§ Description of the task
Look through the material below and copy exactly the lines from the line with "The OpenSCAD and" to the line with "return max(upper, near)", those two lines included.

CAD and scene scripts
## begin

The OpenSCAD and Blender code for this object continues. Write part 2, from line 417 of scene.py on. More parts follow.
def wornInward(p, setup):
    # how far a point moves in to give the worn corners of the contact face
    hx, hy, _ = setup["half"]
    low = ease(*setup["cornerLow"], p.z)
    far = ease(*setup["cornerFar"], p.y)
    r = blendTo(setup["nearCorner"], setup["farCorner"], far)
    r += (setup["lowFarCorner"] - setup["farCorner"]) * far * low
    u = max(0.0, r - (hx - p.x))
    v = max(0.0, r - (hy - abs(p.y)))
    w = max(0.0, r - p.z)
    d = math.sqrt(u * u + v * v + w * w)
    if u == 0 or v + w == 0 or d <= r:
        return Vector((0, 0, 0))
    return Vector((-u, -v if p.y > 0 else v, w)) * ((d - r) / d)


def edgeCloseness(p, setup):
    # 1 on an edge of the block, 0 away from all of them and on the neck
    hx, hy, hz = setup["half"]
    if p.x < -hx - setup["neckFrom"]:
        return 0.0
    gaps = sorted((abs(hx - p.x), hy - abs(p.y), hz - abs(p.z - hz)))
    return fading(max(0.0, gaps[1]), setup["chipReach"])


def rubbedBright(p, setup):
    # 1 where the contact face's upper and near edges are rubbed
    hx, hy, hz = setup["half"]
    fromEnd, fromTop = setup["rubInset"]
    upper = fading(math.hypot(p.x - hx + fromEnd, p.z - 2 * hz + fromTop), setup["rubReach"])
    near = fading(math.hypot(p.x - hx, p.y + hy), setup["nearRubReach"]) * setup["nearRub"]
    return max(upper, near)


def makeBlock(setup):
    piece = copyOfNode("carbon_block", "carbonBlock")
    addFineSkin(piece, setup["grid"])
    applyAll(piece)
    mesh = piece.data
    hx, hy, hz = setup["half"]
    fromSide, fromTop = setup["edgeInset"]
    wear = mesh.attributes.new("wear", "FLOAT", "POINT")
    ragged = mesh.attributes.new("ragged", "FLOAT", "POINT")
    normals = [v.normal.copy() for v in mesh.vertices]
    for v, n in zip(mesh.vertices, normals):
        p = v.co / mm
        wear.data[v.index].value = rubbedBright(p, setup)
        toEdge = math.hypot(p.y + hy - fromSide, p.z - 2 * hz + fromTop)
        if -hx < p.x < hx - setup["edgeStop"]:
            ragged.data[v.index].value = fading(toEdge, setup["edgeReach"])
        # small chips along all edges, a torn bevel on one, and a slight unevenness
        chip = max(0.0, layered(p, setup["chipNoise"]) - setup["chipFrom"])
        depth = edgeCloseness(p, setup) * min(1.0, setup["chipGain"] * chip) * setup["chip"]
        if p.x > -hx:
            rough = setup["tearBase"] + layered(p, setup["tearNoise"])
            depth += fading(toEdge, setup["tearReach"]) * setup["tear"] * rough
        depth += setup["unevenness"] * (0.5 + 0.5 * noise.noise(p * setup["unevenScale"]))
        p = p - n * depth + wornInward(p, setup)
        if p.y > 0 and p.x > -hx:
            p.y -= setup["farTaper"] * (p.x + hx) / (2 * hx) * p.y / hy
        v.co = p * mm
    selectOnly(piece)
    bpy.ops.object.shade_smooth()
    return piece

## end
## begin

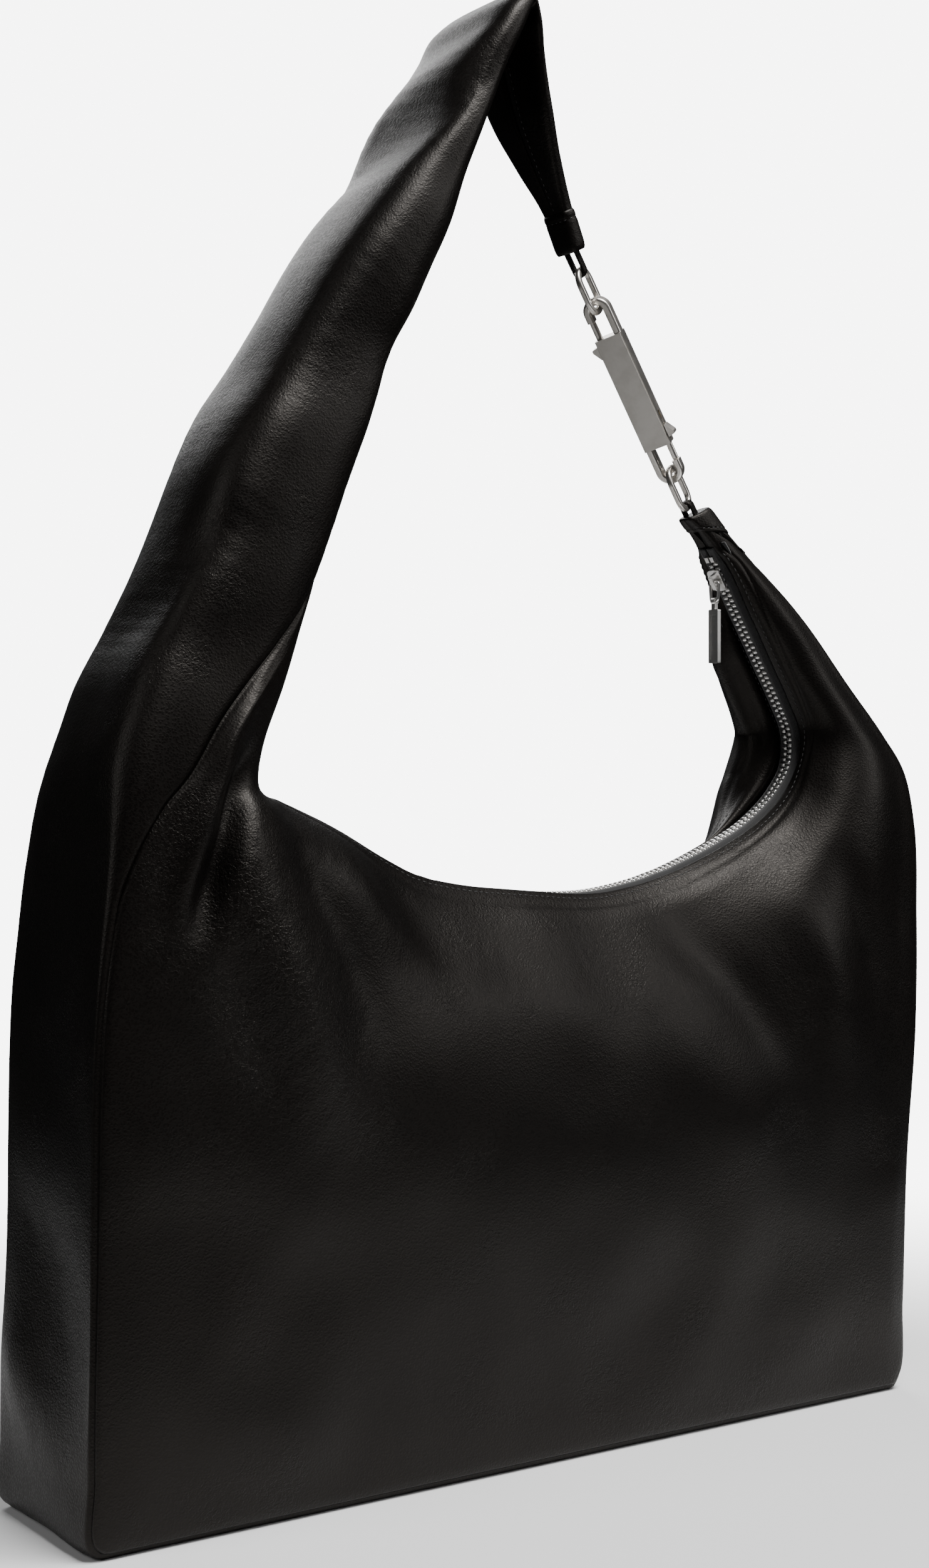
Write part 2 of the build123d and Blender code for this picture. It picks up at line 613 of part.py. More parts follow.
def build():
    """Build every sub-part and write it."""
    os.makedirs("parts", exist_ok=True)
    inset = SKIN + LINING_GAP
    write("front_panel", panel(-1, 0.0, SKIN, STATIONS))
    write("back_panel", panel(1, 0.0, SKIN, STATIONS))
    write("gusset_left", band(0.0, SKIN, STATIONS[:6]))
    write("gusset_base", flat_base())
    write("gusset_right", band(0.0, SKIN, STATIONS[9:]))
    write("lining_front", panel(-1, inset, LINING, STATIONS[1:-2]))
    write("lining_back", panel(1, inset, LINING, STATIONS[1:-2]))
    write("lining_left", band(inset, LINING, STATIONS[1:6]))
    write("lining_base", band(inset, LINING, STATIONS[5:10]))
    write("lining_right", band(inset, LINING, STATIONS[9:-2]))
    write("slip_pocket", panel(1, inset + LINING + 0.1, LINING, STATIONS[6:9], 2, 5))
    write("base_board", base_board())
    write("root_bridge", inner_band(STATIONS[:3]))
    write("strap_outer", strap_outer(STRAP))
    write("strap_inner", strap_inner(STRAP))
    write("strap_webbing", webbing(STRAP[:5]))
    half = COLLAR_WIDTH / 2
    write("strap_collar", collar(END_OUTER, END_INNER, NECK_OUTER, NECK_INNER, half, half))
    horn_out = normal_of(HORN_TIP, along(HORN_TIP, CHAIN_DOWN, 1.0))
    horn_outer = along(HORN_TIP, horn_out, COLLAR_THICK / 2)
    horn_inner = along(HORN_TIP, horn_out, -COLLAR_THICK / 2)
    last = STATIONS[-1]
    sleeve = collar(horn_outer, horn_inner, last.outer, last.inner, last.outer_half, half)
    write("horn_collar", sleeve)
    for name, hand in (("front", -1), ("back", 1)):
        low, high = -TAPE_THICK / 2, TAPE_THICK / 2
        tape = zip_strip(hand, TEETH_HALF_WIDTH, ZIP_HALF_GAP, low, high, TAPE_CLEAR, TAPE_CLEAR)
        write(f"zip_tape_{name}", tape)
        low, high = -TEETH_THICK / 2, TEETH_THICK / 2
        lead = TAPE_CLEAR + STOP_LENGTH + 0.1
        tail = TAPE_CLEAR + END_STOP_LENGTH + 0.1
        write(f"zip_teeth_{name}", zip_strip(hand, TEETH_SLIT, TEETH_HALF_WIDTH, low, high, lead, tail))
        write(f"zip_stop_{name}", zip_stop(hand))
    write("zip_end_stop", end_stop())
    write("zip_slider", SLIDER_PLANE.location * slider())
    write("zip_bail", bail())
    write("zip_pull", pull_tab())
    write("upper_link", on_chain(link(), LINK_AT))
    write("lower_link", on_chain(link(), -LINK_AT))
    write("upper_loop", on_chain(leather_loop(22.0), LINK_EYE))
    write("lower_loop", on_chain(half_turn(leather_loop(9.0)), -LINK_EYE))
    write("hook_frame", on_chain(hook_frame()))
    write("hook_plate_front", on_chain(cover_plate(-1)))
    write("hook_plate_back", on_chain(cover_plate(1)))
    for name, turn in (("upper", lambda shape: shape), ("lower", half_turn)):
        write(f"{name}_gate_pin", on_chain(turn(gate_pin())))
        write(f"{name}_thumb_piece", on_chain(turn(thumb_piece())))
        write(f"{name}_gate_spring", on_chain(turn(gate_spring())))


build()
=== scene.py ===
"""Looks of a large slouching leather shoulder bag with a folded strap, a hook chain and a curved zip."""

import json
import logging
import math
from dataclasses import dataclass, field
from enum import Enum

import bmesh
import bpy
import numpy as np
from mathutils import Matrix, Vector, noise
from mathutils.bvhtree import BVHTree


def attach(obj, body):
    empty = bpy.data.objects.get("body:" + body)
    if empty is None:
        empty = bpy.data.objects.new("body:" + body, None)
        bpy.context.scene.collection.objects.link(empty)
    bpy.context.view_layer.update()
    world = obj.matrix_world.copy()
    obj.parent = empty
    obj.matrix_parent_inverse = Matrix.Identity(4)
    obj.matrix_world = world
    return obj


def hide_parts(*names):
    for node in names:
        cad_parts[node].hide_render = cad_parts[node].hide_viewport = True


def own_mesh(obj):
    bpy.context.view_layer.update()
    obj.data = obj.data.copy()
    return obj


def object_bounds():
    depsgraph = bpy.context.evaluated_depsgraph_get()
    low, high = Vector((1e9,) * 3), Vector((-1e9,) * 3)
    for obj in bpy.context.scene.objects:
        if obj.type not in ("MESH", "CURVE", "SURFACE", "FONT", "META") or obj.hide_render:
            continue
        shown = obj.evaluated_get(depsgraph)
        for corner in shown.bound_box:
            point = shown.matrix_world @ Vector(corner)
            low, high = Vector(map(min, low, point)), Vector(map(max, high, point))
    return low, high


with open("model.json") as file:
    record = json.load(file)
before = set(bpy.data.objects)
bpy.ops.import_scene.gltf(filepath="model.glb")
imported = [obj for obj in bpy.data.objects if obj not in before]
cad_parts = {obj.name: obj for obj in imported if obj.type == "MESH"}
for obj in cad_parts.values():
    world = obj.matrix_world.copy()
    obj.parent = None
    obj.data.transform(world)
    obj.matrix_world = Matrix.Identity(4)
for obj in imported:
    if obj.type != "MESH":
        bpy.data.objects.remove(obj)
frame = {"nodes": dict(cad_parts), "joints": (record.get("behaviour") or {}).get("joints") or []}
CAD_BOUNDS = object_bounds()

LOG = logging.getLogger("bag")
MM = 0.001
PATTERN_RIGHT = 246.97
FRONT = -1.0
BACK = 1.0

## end

§ Task result
The OpenSCAD and Blender code for this object continues. Write part 2, from line 417 of scene.py on. More parts follow.
def wornInward(p, setup):
    # how far a point moves in to give the worn corners of the contact face
    hx, hy, _ = setup["half"]
    low = ease(*setup["cornerLow"], p.z)
    far = ease(*setup["cornerFar"], p.y)
    r = blendTo(setup["nearCorner"], setup["farCorner"], far)
    r += (setup["lowFarCorner"] - setup["farCorner"]) * far * low
    u = max(0.0, r - (hx - p.x))
    v = max(0.0, r - (hy - abs(p.y)))
    w = max(0.0, r - p.z)
    d = math.sqrt(u * u + v * v + w * w)
    if u == 0 or v + w == 0 or d <= r:
        return Vector((0, 0, 0))
    return Vector((-u, -v if p.y > 0 else v, w)) * ((d - r) / d)


def edgeCloseness(p, setup):
    # 1 on an edge of the block, 0 away from all of them and on the neck
    hx, hy, hz = setup["half"]
    if p.x < -hx - setup["neckFrom"]:
        return 0.0
    gaps = sorted((abs(hx - p.x), hy - abs(p.y), hz - abs(p.z - hz)))
    return fading(max(0.0, gaps[1]), setup["chipReach"])


def rubbedBright(p, setup):
    # 1 where the contact face's upper and near edges are rubbed
    hx, hy, hz = setup["half"]
    fromEnd, fromTop = setup["rubInset"]
    upper = fading(math.hypot(p.x - hx + fromEnd, p.z - 2 * hz + fromTop), setup["rubReach"])
    near = fading(math.hypot(p.x - hx, p.y + hy), setup["nearRubReach"]) * setup["nearRub"]
    return max(upper, near)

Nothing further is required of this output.